The linebackers will not have any concern about running through those blocks. How the young linebackers fare in live tackling, though, could create some separation in the ongoing position competitions throughout the defensive second-level.
Again, it is one thing to wrap your arms around a 227-pound ball carrier (Jones) in a “thud” drill. It is another to stop all that momentum, drive it backward and bring it to the ground.
Fifth-year Asmar Bilal has emerged as the likely starter at Mike linebacker, perhaps splitting time in a rotation. Defensive coordinator Clark Lea identified Bilal as the only piece in the middle-tier that has established himself. That undoubtedly is in part because Bilal’s physicality is a known commodity, inherent to being the only linebacker with extensive playing time.
Rising sophomore Jack Lamb has shown instincts and a ranginess that could give him an edge in passing situations. If he can supplement that with sure tackling, he could become Bilal’s running mate at Buck rather than Genmark Heath. Toss Lamb’s classmate Shayne Simon into the conversation, possibly as Bilal’s backup or time-share partner. The depth chart combinations continue to be essentially innumerable due to the vast amount of unknowns in the mix.
“To a man, we are better-equipped, better-skilled from where we started,” Lea said Thursday. “If you look at our room, it’s an interesting makeup in terms of the multiplicity of the positions. A guy like Jordan Genmark Heath is really still only a year into playing at the second level. An Asmar has been field overhang, now moving in. Shayne Simon has bounced around.
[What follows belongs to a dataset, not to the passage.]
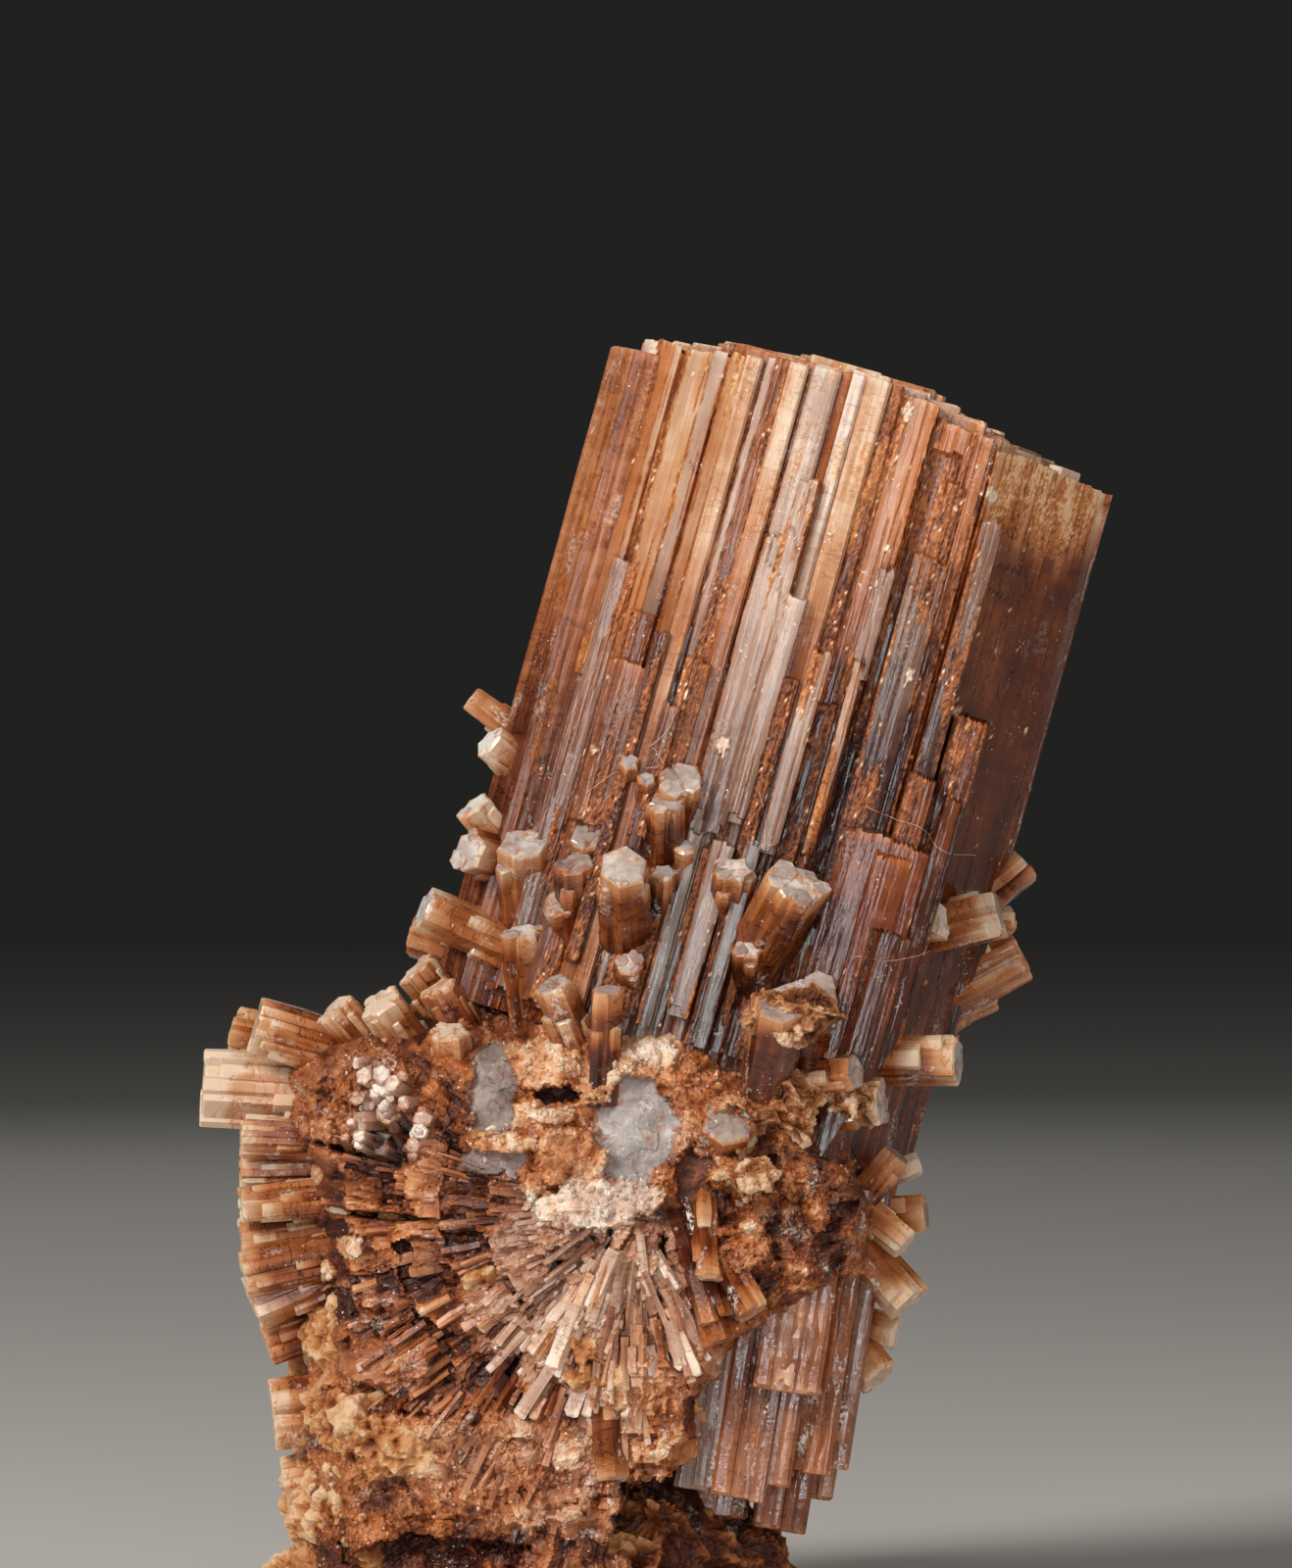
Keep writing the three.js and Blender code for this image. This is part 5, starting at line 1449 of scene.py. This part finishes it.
def bundle(tip, direction, radius, columns, length, seed):
    place = pointing(tip, direction, 0)
    plan = striated(hexagon(radius * 1.9), 0.2, 0.03, seed)
    made = [rod(plan, -length, 0, place, (0.55, 0.2, 0.4, 3), seed, rows=8, sway=0.03, end=(0.15, 0.3))]
    for i in range(columns):
        at = 2 * math.pi * (i + 0.5 * spread(seed + i)) / columns
        x = math.cos(at) * radius * 0.84
        y = math.sin(at) * radius * 0.84
        top = between(-1.8, 0.35, seed + i + 0.2)
        width = radius * between(0.45, 0.75, seed + i + 0.4)
        plan = striated([(px + x, py + y) for px, py in hexagon(width, 0.9)], 0.15, 0.03, seed + i)
        look = (between(0.42, 0.72, seed + i), between(0, 0.5, seed + i + 0.5), 0.38, 3)
        made.append(rod(plan, top - length, top, place, look, seed + i,
                        rows=8, sway=0.03, chips=0.3, end=(0.15, 0.3)))
        for k in range(3):
            turn = at + (k - 1) * 0.25
            thin = [(px + radius * 1.12 * math.cos(turn), py + radius * 1.12 * math.sin(turn))
                    for px, py in hexagon(between(0.35, 0.7, seed + i + 0.1 * k), 0.9)]
            thin = striated(thin, 0.15, 0.02, seed + i + k)
            thin_top = top - between(0.1, 4, seed + i + 0.15 * k)
            look = (between(0.35, 0.7, seed + i + 0.3 * k), 0.15, 0.35, 3)
            made.append(rod(thin, thin_top - length, thin_top, place, look, seed + i + 0.21 * k,
                            rim=0.05, chips=0.3, end=(0.15, 0.3)))
    return made


LOWER_MATERIAL = crystal_material("lower_aragonite", streaks=1.8, contrast=0.4, rough=0.16, rust=0.9,
                                  clear=0.12, through=0.4, frost=1.0)
grown_together("lower_end", lower_end() + short_crystals(SPRAYS, 860, (0.05, 0.3), 0.2), LOWER_MATERIAL)
grown_together("back_bundles", [c for b in BACK_BUNDLES for c in bundle(**b)], FAN_MATERIAL)

# The crust and the foot.
# A sugary mass of fine aragonite holds the crystals: cream and porous between the main crystal and
# the fan, orange-brown and granular at the foot, which is cut off flat.
# Each lump: its middle, and its half width, half depth and half height.
CRUST_LUMPS = [
    (-3.6, -0.4, 16.0, 5.0, 6.4, 3.8), (-2.2, 3.8, 15.0, 5.8, 4.8, 7.0), (4.4, 3.0, 16.8, 5.8, 5.0, 5.4),
    (-2.6, 2.6, 20.0, 2.0, 4.4, 2.4),
]
FOOT_LUMPS = [
    (-4.6, -0.2, 11.4, 5.6, 6.4, 5.4), (-4.9, 0.2, 5.6, 5.6, 6.8, 5.4), (0.8, -0.8, 9.4, 4.6, 6.8, 6.2),
    (4.6, 0.4, 11.6, 4.2, 6.0, 6.4), (-2.4, 0.9, 1.0, 7.6, 7.6, 4.6), (2.4, 1.4, 1.6, 4.4, 6.0, 4.8),
]
# Rough lumps on the front, right of the broken face.
FRONT_LUMPS = [
    (6.9, -9.5, 21.0, 1.7, 1.0, 1.1), (5.2, -7.9, 17.4, 0.85, 0.9, 1.2), (5.5, -8.4, 15.4, 0.95, 0.7, 0.8),
    (8.2, -7.6, 18.9, 0.9, 0.9, 0.7), (9.0, -7.2, 17.8, 0.9, 0.9, 0.9), (6.6, -7.6, 18.2, 1.3, 1.1, 1.5),
]
LUMP_ROUGHNESS = 0.11


def lump(mesh_points, mesh_faces, row, i):
    ball = bmesh.new()
    bmesh.ops.create_icosphere(ball, subdivisions=5, radius=1)
    start = len(mesh_points)
    for v in ball.verts:
        p = v.co
        knobs = math.sin(5.1 * p.x + 1.7 * i) * math.sin(4.3 * p.y + 2.3 * i)
        knobs += math.sin(5.7 * p.z + 3.1 * p.x + i)
        q = p * (1 + LUMP_ROUGHNESS * knobs)
        mesh_points.append([(at * half + middle) * MM for at, middle, half in zip(q, row[:3], row[3:])])
    mesh_faces.extend(tuple(start + v.index for v in f.verts) for f in ball.faces)
    ball.free()


def crust(name, rows, voxel, material, rough, blocky):
    points = []
    faces = []
    for i, row in enumerate(rows):
        lump(points, faces, row, i)
    mesh = bpy.data.meshes.new(name)
    mesh.from_pydata(points, [], faces)
    body = stood(name, mesh)
    remesh = body.modifiers.new("skin", "REMESH")
    remesh.mode = "VOXEL"
    remesh.voxel_size = voxel * MM
    skin = evaluated(body)
    body.modifiers.remove(remesh)
    body.data = skin
    skin.name = name
    heights = np.zeros(len(skin.vertices))
    moved = np.zeros((len(skin.vertices), 3))
    for v in skin.vertices:
        p = v.co / MM
        ray = p - MIDDLE
        reach = ray.length
        ray.normalize()
        knobs = noise.fractal(p * 0.55, 1.0, 2.1, 4)
        crags = abs(noise.noise(p * 0.9 + Vector((5, 1, 9))))
        fibres = noise.noise(Vector((ray.x * 16, ray.y * 16, ray.z * 16 + reach * 0.35)))
        turned = Vector((p.x + 0.4 * p.z, p.y - 0.3 * p.x, p.z + 0.5 * p.y))
        blocks = noise.cell(turned * 2.1) + 0.7 * noise.cell((turned + Vector((7, 3, 5))) * 3.7) - 0.85
        grains = noise.fractal(p * 3.2, 0.8, 2.2, 3)
        ledges = math.floor(knobs * 4) / 4
        rise = rough * (0.45 * (0.4 * knobs + 0.6 * ledges) - 0.7 * crags + 0.2 * fibres
                        + blocky * 0.22 * blocks + 0.12 * grains)
        heights[v.index] = 0.5 * knobs - 1.0 * crags + 0.3 * fibres + 0.3 * grains + 0.35 * blocks
        moved[v.index] = p + v.normal * rise
    moved[:, 2] = np.maximum(moved[:, 2], 0.0)
    skin.vertices.foreach_set("co", (moved * MM).ravel())
    shadow = np.clip((moved[:, 0] - 0.5) / 3, 0, 1) * np.clip((6 - moved[:, 2]) / 3, 0, 1)
    spread_of = heights.std()
    level = np.clip(0.5 + (heights - heights.mean()) / (3.5 * spread_of) - 0.65 * shadow, 0, 1)
    skin.attributes.new("level", "FLOAT", "POINT").data.foreach_set("value", level)
    skin.materials.clear()
    skin.materials.append(material)
    skin.shade_flat()
    of_the_cluster(body)


def crust_material(name, colours, rough):
    """Colours from hollows to heights, broken up by fine grain."""
    material, tree, skin = translucent(name, 0.25, 0.5, (1.0, 0.45, 0.2))
    place = vectors(tree, "SCALE", add(tree, "ShaderNodeTexCoord").outputs["Object"], scale=1000)
    shade = add(tree, "ShaderNodeAttribute", attribute_name="level").outputs["Fac"]
    grains = noise_of(tree, place, 5.0, 3, 0.7)
    for varied, share in ((noise_of(tree, place, 0.5, 4), 0.9), (grains, 0.55)):
        varied = maths(tree, "MULTIPLY", maths(tree, "SUBTRACT", varied, 0.5), share)
        shade = maths(tree, "ADD", shade, varied)
    stops = [(i / (len(colours) - 1), colour) for i, colour in enumerate(colours)]
    link(tree, ramp_of(tree, shade, stops), skin.inputs["Base Color"])
    relief_of(tree, grains, 0.12)
    set_inputs(skin, {"Roughness": rough, "Specular IOR Level": 0.3})
    return material


CRUST_MATERIAL = crust_material(
    "cream_crust", [(0.20, 0.05, 0.015), (0.45, 0.19, 0.07), (0.68, 0.44, 0.25), (0.78, 0.62, 0.44),
                    (0.84, 0.74, 0.60)], 0.6)
FOOT_MATERIAL = crust_material(
    "granular_foot", [(0.06, 0.012, 0.004), (0.22, 0.055, 0.012), (0.42, 0.155, 0.045), (0.54, 0.26, 0.10),
                      (0.68, 0.46, 0.28)], 0.55)
crust("crust", CRUST_LUMPS, 0.16, CRUST_MATERIAL, 0.9, 0.5)
crust("foot", FOOT_LUMPS, 0.16, FOOT_MATERIAL, 0.9, 0.6)
LUMP_MATERIAL = crust_material(
    "brown_lumps", [(0.05, 0.010, 0.004), (0.17, 0.045, 0.012), (0.32, 0.115, 0.035), (0.46, 0.21, 0.09),
                    (0.66, 0.44, 0.28)], 0.4)
crust("rough_lumps", FRONT_LUMPS, 0.07, LUMP_MATERIAL, 0.55, 1.1)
“Some of these guys (are) still on their first year in the program. We’re still a work in progress and have a long way to go.”
This will be only one of 15 practices, but as the closest thing to live competition the Irish will face between the Cotton Bowl and Labor Day, it may be worth keeping track of the leading tacklers and, less-precisely, the most-sure tacklers among the many linebackers.
Lastly, a note possibly never before offered before a spring game, keep an eye on the kicking.
There will be no kickoffs, which may be a good thing. It should allow for rising junior kicker Jonathan Doerer to focus on field goals and extra points as he takes over for the leading scorer in Notre Dame history.
There will be punts, though all fair caught. Early-enrolled freshman Jay Bramblett will not have the savvy, the experience or the hair of Tyler Newsome, but if he can show calm and confidence in attaining decent hang time, that would likely help the coaching staff sleep a bit easier over the next four-plus months.
Beyond that, do not fret too much. This is a spring exhibition, designed to entertain the fans and give the young players a light test in a low-pressure but not no-pressure environment. Nothing more than that.
Lea put it more bluntly.
“The outcome of the spring game is probably the most meaningless thing we experience, so I’m not too hung up on that.”